* begin *

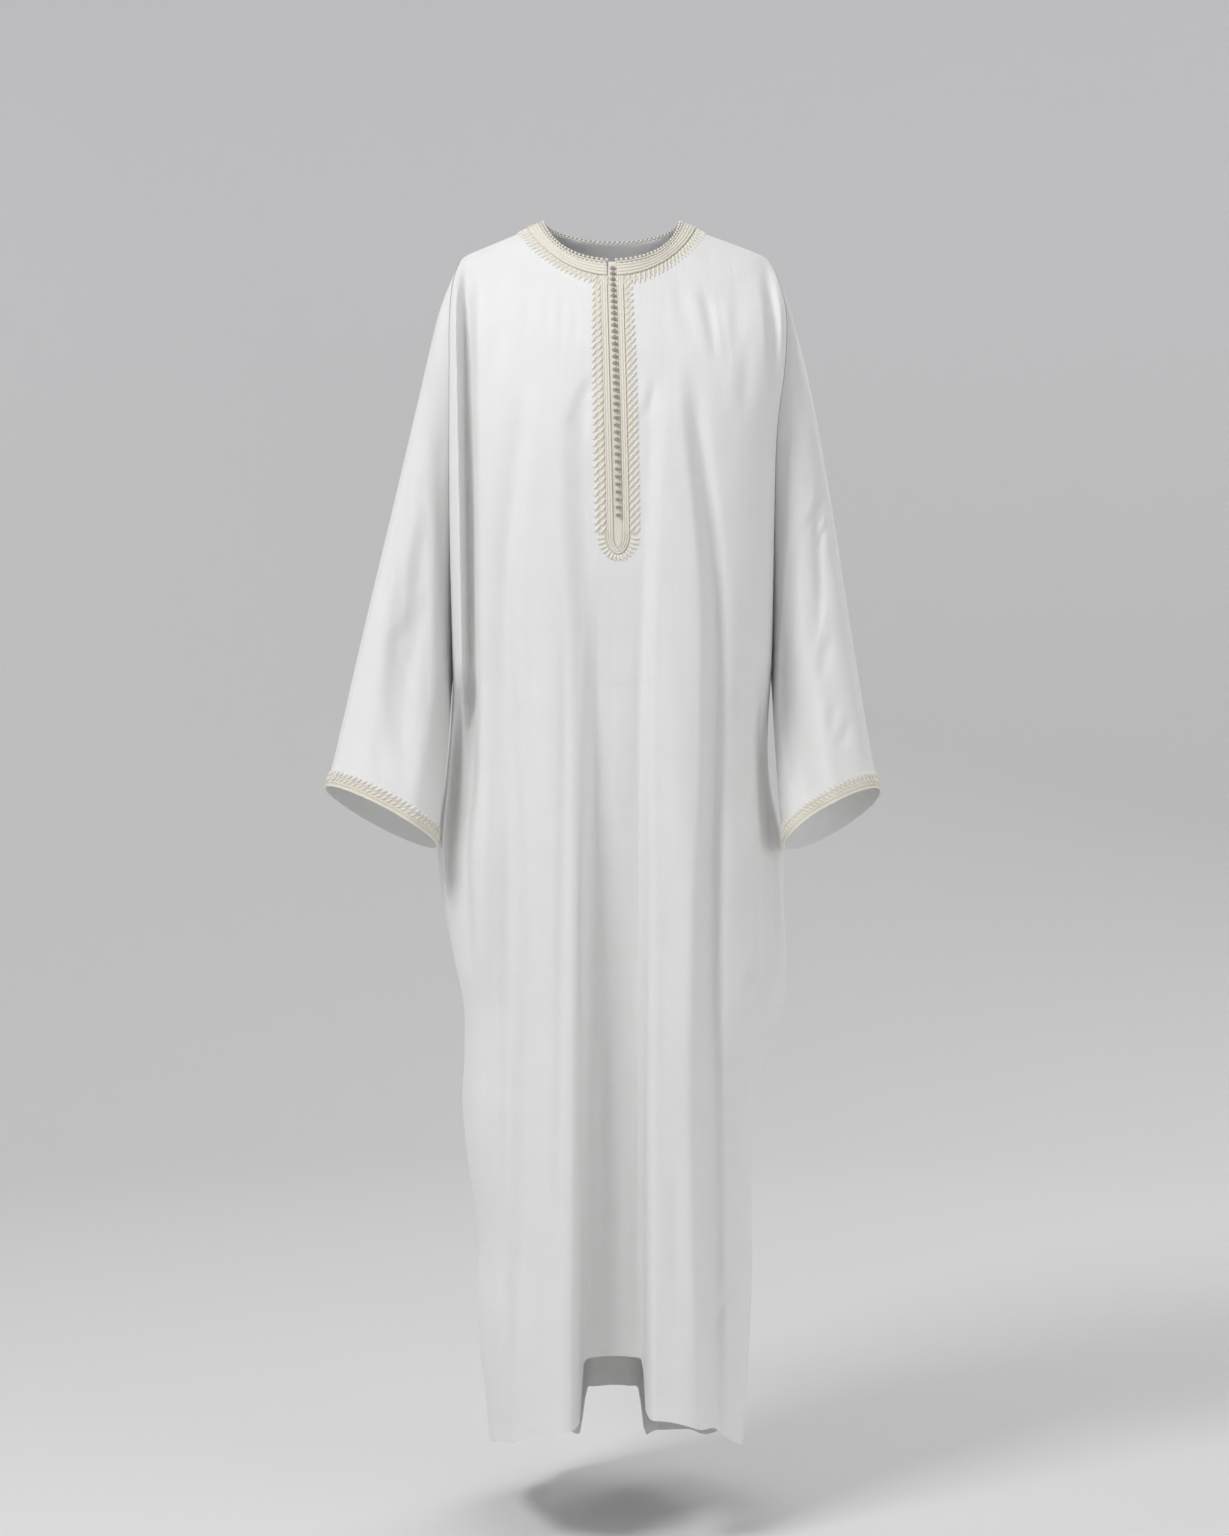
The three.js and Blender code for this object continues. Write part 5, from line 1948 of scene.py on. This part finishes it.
    def build(self, room: Workroom) -> list[bpy.types.Object]:
        """Makes the strips of braid, their cords, the tab, the ground of the stitches and the stitches.

        Args:
            room: makes the pieces.

        Returns:
            The pieces.
        """
        (b_low, b_high), (e_low, e_high) = self.turns
        inner = (self.left_braid[1], self.right_braid[0])
        outer = (self.left_braid[0], self.right_braid[1])
        gap = SEAM_GAP
        braid, ground, thread = SilkBraid(), StitchedGround(), SatinStitch()
        pieces = [
            room.piece(
                "placket_band_left",
                *self.strip(*self.left_braid, *self.band),
                braid,
                ("placket_braid_left",),
            ),
            room.piece(
                "placket_band_right",
                *self.strip(*self.right_braid, *self.band),
                braid,
                ("placket_braid_right",),
            ),
            room.piece(
                "placket_band_end",
                *self.turned_end((inner, b_low), (outer, b_high), self.band[0]),
                braid,
                ("placket_braid_end",),
            ),
            room.piece(
                "placket_button_ground",
                *self.strip(inner[0] + gap, inner[1] - gap, 0.4, 0.2, b_low - gap, start=0.012, notch=1.9),
                ground,
                ("placket_tab",),
            ),
            room.piece(
                "placket_ground_left",
                *self.strip(self.left_edge + self.margin, self.left_braid[0] - gap, *self.ground),
                ground,
                ("placket_embroidery_left",),
            ),
            room.piece(
                "placket_ground_right",
                *self.strip(self.right_braid[1] + gap, self.right_edge - self.margin, *self.ground),
                ground,
                ("placket_embroidery_right",),
            ),
            room.piece(
                "placket_ground_end",
                *self.turned_end(
                    ((outer[0] - gap, outer[1] + gap), e_low),
                    ((self.left_edge + self.margin, self.right_edge - self.margin), e_high - 3.0),
                    self.ground[0],
                ),
                ground,
                ("placket_embroidery_end",),
            ),
        ]
        cord = Cord(radius=0.8)
        lines = [
            self.cord_line(*(lerp(i, o, q) for i, o in zip(inner, outer)), lerp(b_low, b_high, q), 1.55)
            for q in self.cords
        ]
        pieces.append(room.piece("placket_cords", *join([cord.along(*line) for line in lines]), braid))
        for side, left, right in (
            (Side.LEFT, self.left_edge, self.left_braid[0]),
            (Side.RIGHT, self.right_braid[1], self.right_edge),
        ):
            name = f"placket_stitches_{side.name.lower()}"
            pieces.append(room.piece(name, *self.side_stitches(left, right), thread))
        pieces.append(room.piece("placket_stitches_end", *self.end_stitches(), thread))
        return pieces


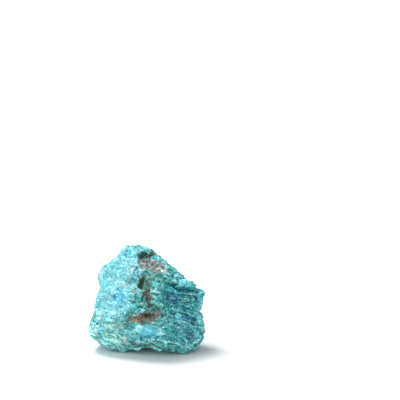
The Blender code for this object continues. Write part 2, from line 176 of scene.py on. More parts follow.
# Sheets: the right of the stone is a stack of thin sheets that dip to the right. The reach is
# how far they slide, and the border is how much of their thickness joins one to the next
SHEET_NORMAL = np.array([0.290, 0.190, 0.938])
Sheet = namedtuple("Sheet", "thickness reach border seed")
SHEETS_MM = [Sheet(2.5, 0.85, 0.45, 41), Sheet(1.1, 0.2, 0.4, 51)]
SHEET_BENDS_MM = [(12.0, 0.6), (3.0, 0.2)]  # size, and height in thicknesses
SHEET_WAVE = (8.0 * MM, 0.7)  # size and height of the waves in a layer's edge
SHEET_BREAK = (6.0 * MM, 0.5)  # and of its straight breaks
LAYER_OFFSET = np.array([17.3, 5.1, 9.7]) * MM
GROOVE_SIZE = 5.0 * MM  # how often a groove goes from deep to shallow
GROOVE_SHARE = 0.6  # half its width, as a share of the border

# The sheeted part begins right of the middle and is weaker low down
SHEETED_FROM = 5.0 * MM
SHEETED_STRAY = (9.0 * MM, 3.0 * MM, 31)  # size, height and seed of what bends its border
SHEETED_FADE = 5.0 * MM
SHEETED_LOW = (12.0 * MM, 18.0 * MM, 0.15)  # weakest below the first height, in full above the other
SHEETED_SLOPE = 0.3  # those heights fall towards the right

# Odd numbers that mix the bits of a lattice cell's indices
MIX = [np.uint32(number) for number in (374761393, 668265263, 2246822519, 3266489917)]

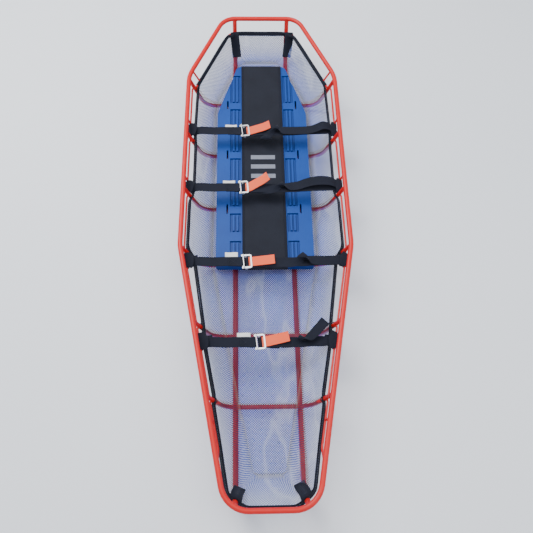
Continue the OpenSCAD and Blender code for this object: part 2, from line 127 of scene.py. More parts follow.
# ---------------- materials
class Shader:
    """A small helper that wires one Principled material."""

    def __init__(self, name, rough, metallic=0.0, **sockets):
        self.mat = bpy.data.materials.new(name)
        self.mat.use_nodes = True
        self.tree = self.mat.node_tree
        self.bsdf = self.tree.nodes["Principled BSDF"]
        self.bsdf.inputs["Roughness"].default_value = rough
        self.bsdf.inputs["Metallic"].default_value = metallic
        for key, value in sockets.items():
            self.bsdf.inputs[key.replace("_", " ")].default_value = value
        self.normal = None

    def node(self, kind, **values):
        made = self.tree.nodes.new(kind)
        for key, value in values.items():
            if key.startswith("in_"):
                made.inputs[key[3:].replace("_", " ")].default_value = value
            else:
                setattr(made, key, value)
        return made

    def link(self, a, b):
        self.tree.links.new(a, b)

    def coords(self, kind):
        return self.node("ShaderNodeTexCoord").outputs[kind]

    def split(self, kind):
        parts = self.node("ShaderNodeSeparateXYZ")
        self.link(self.coords(kind), parts.inputs[0])
        return parts.outputs

    def math(self, op, *values):
        made = self.node("ShaderNodeMath", operation=op)
        for i, value in enumerate(values):
            if isinstance(value, (int, float)):
                made.inputs[i].default_value = value
            else:
                self.link(value, made.inputs[i])
        return made.outputs[0]

    def noise(self, scale, detail=4.0, rough=0.55, stretch=None):
        source = self.coords("Object")
        if stretch:
            mapping = self.node("ShaderNodeMapping")
            mapping.inputs["Scale"].default_value = stretch
            self.link(source, mapping.inputs["Vector"])
            source = mapping.outputs[0]
        made = self.node("ShaderNodeTexNoise", in_Scale=scale, in_Detail=detail, in_Roughness=rough)
        self.link(source, made.inputs["Vector"])
        return made.outputs[0]

    def weave(self, a, b, pitch_a, pitch_b):
        """Crossed waves along two coordinates, from 0 to 1."""
        warp = self.math("SINE", self.math("MULTIPLY", a, 2 * math.pi / pitch_a))
        weft = self.math("SINE", self.math("MULTIPLY", b, 2 * math.pi / pitch_b))
        return self.math("MULTIPLY_ADD", self.math("MULTIPLY", warp, weft), 0.5, 0.5)

    def cloth_weave(self, pitch):
        """A plain weave on the object's own axes."""
        x, y, z = self.split("Object")
        return self.weave(x, self.math("ADD", y, z), pitch, pitch)

    def ramp(self, value, stops):
        made = self.node("ShaderNodeValToRGB")
        ramp = made.color_ramp
        while len(ramp.elements) < len(stops):
            ramp.elements.new(0.5)
        for element, (at, colour) in zip(ramp.elements, stops):
            element.position = at
            element.color = (*colour, 1)
        self.link(value, made.inputs[0])
        return made.outputs[0]

    def fade(self, value, start, end, first=0.0, last=1.0):
        """Goes from first to last as value goes from start to end."""
        made = self.node("ShaderNodeMapRange", in_From_Min=start, in_From_Max=end)
        made.inputs["To Min"].default_value = first
        made.inputs["To Max"].default_value = last
        self.link(value, made.inputs["Value"])
        return made.outputs[0]

    def mix(self, factor, a, b):
        made = self.node("ShaderNodeMix", data_type="RGBA")
        for i, value in ((0, factor), (6, a), (7, b)):
            if isinstance(value, tuple):
                made.inputs[i].default_value = (*value, 1)
            else:
                self.link(value, made.inputs[i])
        return made.outputs[2]

    def colour(self, out):
        self.link(out, self.bsdf.inputs["Base Color"])

    def roughness(self, value, low, high):
        self.link(self.fade(value, 0, 1, low, high), self.bsdf.inputs["Roughness"])

    def bump(self, height, distance, strength):
        made = self.node("ShaderNodeBump", in_Strength=strength, in_Distance=distance)
        self.link(height, made.inputs["Height"])
        if self.normal is not None:
            self.link(self.normal, made.inputs["Normal"])
        self.normal = made.outputs[0]
        self.link(self.normal, self.bsdf.inputs["Normal"])


def srgb(r, g, b):
    def lin(c):
        c = c / 255
        return c / 12.92 if c <= 0.04045 else ((c + 0.055) / 1.055) ** 2.4

    return (lin(r), lin(g), lin(b))


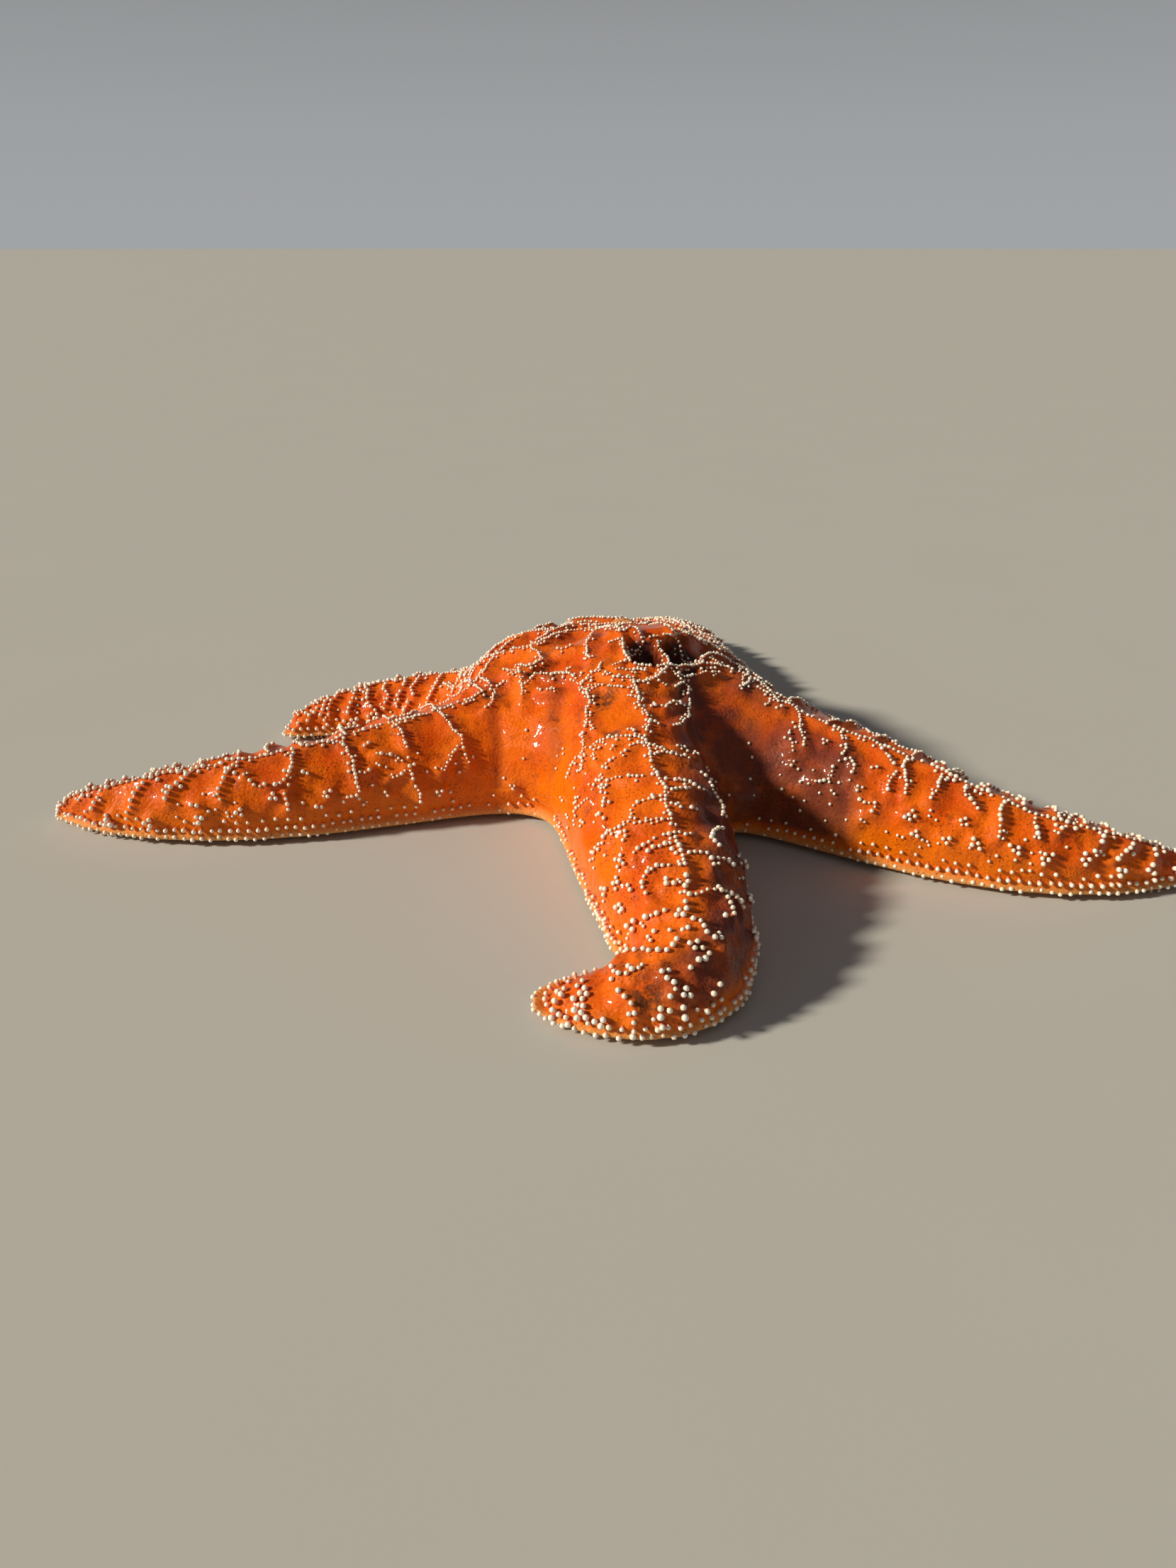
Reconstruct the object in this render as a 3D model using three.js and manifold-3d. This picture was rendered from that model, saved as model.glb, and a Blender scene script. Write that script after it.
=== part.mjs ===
// Ochre sea star, life size, lying still with its mouth on the floor. Millimetres, +Z up.
// The origin is the middle of the mouth on the floor, and the front arm runs towards -Y.
// The whole animal is one smooth body, which thin cuts then part into the disc and three lengths of each arm.
import * as THREE from "three";
import { mergeVertices } from "three/addons/utils/BufferGeometryUtils.js";
import Module from "manifold-3d";

const wasm = await Module();
wasm.setup();

// ---- Driving dimensions ----

// Each arm's midline in plan is one cubic curve from the mouth to its tip.
// leave and arrive are [bearing, pull]: the way the arm sets off and the way its tip points, in degrees from
// +X, and how far each of those carries.
const ARMS = {
  left: { tip: [-140, -20], leave: [177, 50], arrive: [160, 62] },
  front: { tip: [-24.5, -92.5], leave: [260, 57], arrive: [162, 58] },
  right: { tip: [125, -45], leave: [340, 54], arrive: [19, 63] },
  back: { tip: [2, 124], leave: [60, 46], arrive: [130, 42] },
  back_left: { tip: [-97, 26], leave: [132, 50], arrive: [212, 32] },
};

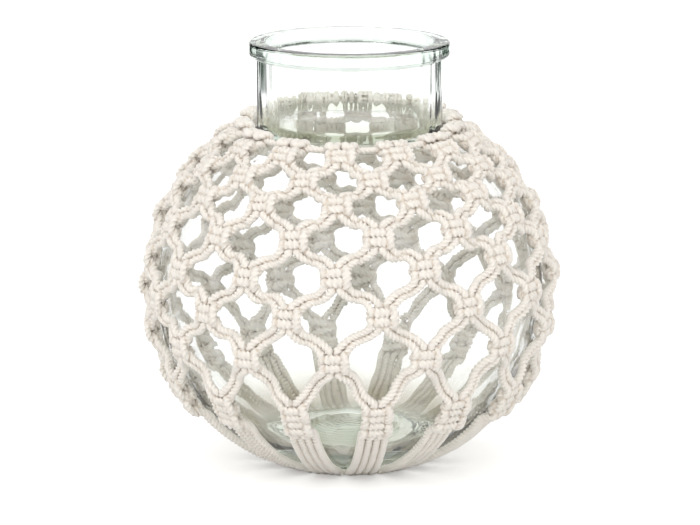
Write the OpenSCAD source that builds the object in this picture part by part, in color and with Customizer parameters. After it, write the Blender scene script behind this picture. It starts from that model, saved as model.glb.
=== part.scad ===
// Glass ball vase with a short wide neck, held in a net of knotted cotton cord.
// Sizes are in millimetres and Z is up. The origin is on the floor, under the
// middle of the foot, and minus Y is the front.

/* [Glass] */
// Outside diameter of the ball at its widest
ball_d = 232; // [215:1:245]
// How far the round of the ball is drawn out from the axis, which makes it squat
ball_squat = 8.5; // [6:0.5:10]
// Wall of the ball at its widest
ball_wall = 4; // [3:0.5:6]
// Outside diameter of the neck
neck_d = 111; // [104:1:114]
// Diameter of the mouth
mouth_d = 99; // [90:1:100]
// Height of the whole vase
vase_h = 256; // [250:1:275]
// Outside diameter of the band round the rim
rim_d = 120; // [116:1:126]
// Height of the band round the rim
rim_h = 7.5; // [6:0.5:12]

/* [Cord net] */
// Thickness of the knotting cord
cord_d = 3.9; // [3.4:0.1:4.1]
// Width of a square knot
knot_w = 17; // [16:0.5:18]
// How far the net has slipped up on the right and down on the left
net_slip = 6.5; // [0:0.5:8]

/* [Hidden] */
$fn = 72;
glass_color = [0.72, 0.80, 0.76, 0.45];
cord_color = [0.90, 0.87, 0.82];

// Gap between the glass and the cords that lie against it
lay_gap = 0.3;

// Glass: the ball's round is a circle set off from the axis
round_r = ball_d / 2 - ball_squat;
ball_z = round_r - 0.5;
hollow_set = ball_squat + 2.5;
hollow_r = round_r - ball_wall - 2.5;
hollow_z = ball_z + 2.5;
neck_r = neck_d / 2;
mouth_r = mouth_d / 2;
rim_r = rim_d / 2;
rim_round = 2.4;
shoulder_round = 5;
throat_round = 9;
lip_round = 2;
foot_round = 1.2;
foot_h = 9;
punt_r = 30;
punt_h = 2.2;
punt_round = (pow(punt_r, 2) / punt_h + punt_h) / 2;

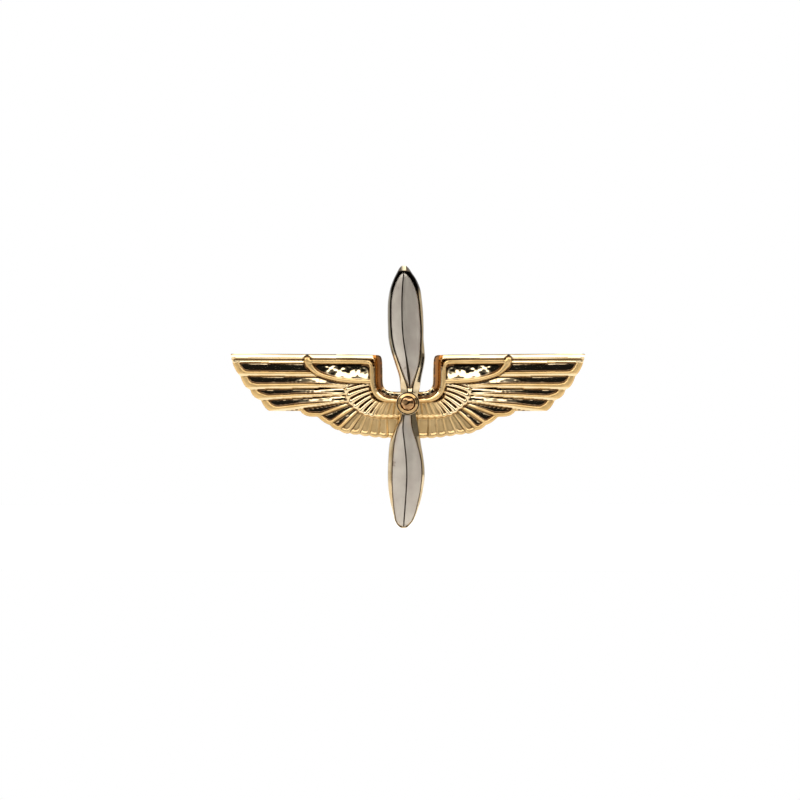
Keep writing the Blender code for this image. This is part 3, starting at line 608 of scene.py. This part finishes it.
def turned(name, profile, place, steps=TURN_STEPS, sharp=40.0):
    """A body of revolution about local +Z from (radius, height) points, placed by a matrix."""
    bm = bmesh.new()
    rings = []
    for radius, height in profile:
        if radius < 1e-6:
            rings.append([bm.verts.new((0.0, 0.0, height * MM))])
            continue
        ring = []
        for step in range(steps):
            angle = 2.0 * math.pi * step / steps
            point = (radius * math.cos(angle), radius * math.sin(angle), height)
            ring.append(bm.verts.new(Vector(point) * MM))
        rings.append(ring)
    pairs = list(zip(rings, rings[1:]))
    if len(rings[0]) > 1 and len(rings[-1]) > 1:
        pairs.append((rings[-1], rings[0]))
    for first, second in pairs:
        for i in range(steps):
            j = (i + 1) % steps
            if len(first) == 1:
                bm.faces.new((first[0], second[i], second[j]))
            elif len(second) == 1:
                bm.faces.new((first[i], first[j], second[0]))
            else:
                bm.faces.new((first[i], first[j], second[j], second[i]))
    bmesh.ops.recalc_face_normals(bm, faces=bm.faces)
    bm.transform(place)
    mesh = bpy.data.meshes.new(name)
    bm.to_mesh(mesh)
    bm.free()
    mesh.shade_smooth()
    mesh.set_sharp_from_angle(angle=math.radians(sharp))
    return mesh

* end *

[PROMPT] In the listing above, reproduce the first line and each one after it through the line that contains "room: makes the pieces.".

[RESPONSE BELOW]
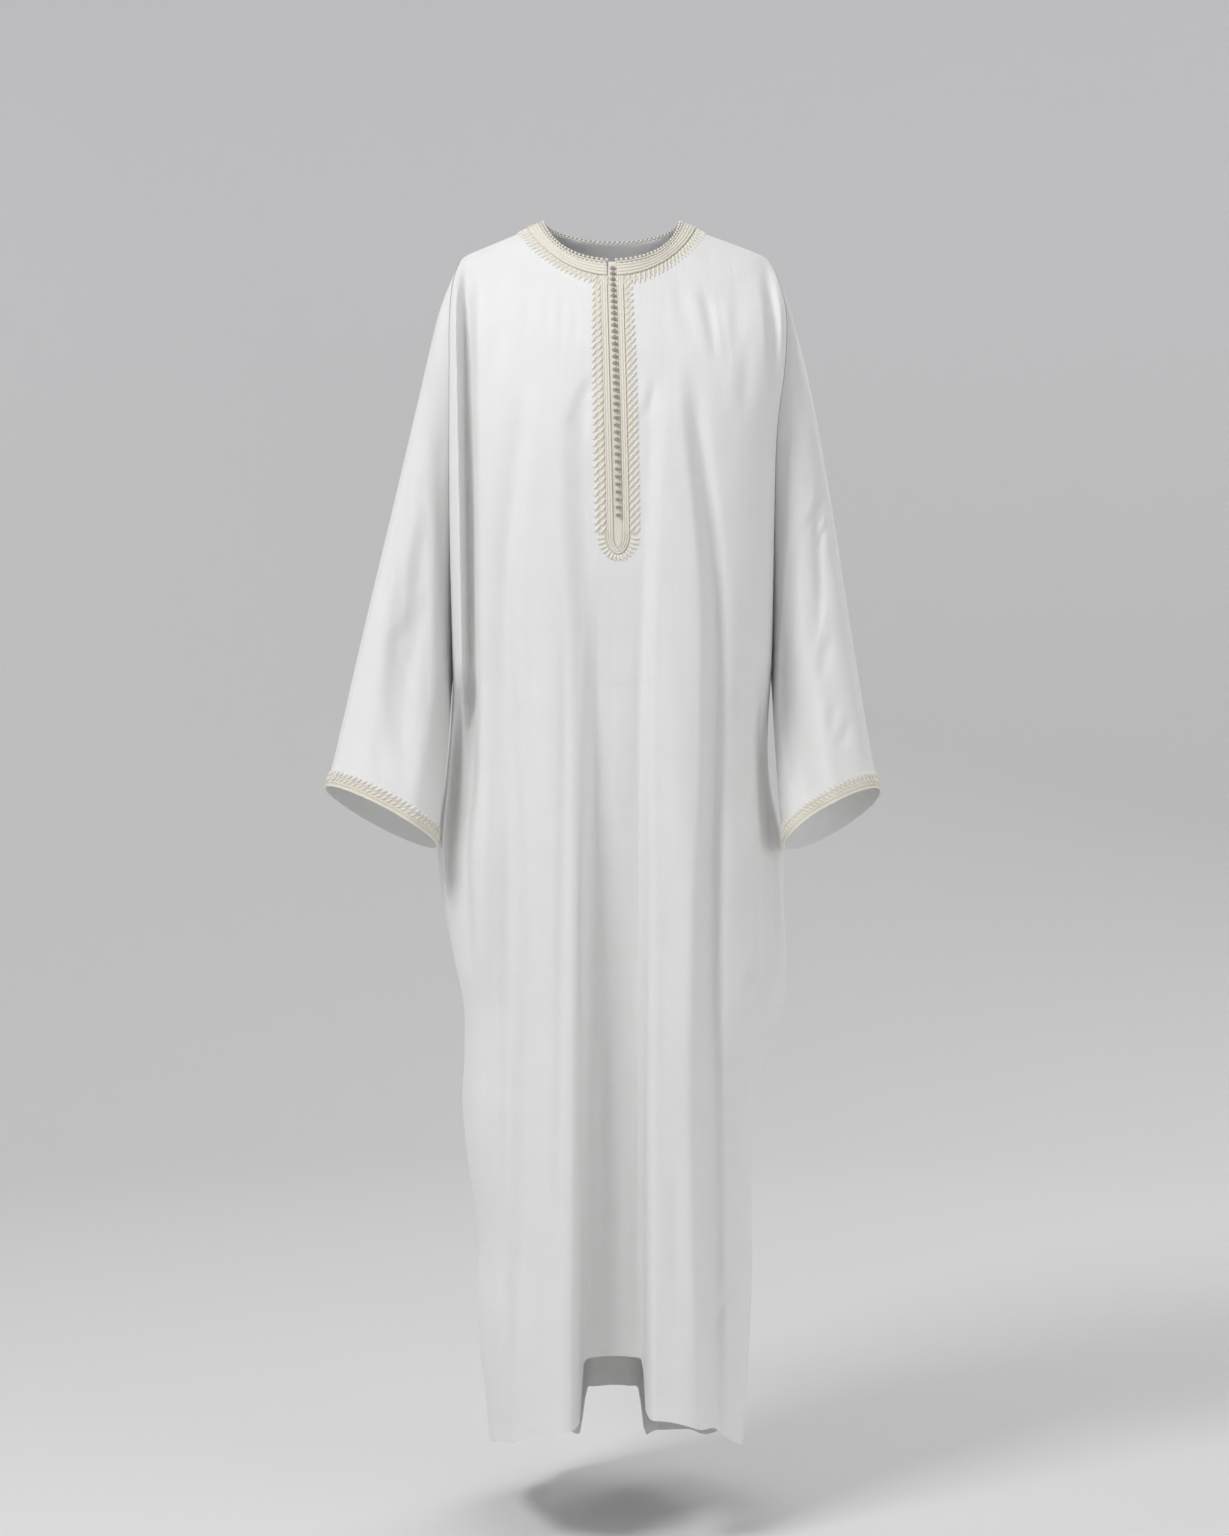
The three.js and Blender code for this object continues. Write part 5, from line 1948 of scene.py on. This part finishes it.
    def build(self, room: Workroom) -> list[bpy.types.Object]:
        """Makes the strips of braid, their cords, the tab, the ground of the stitches and the stitches.

        Args:
            room: makes the pieces.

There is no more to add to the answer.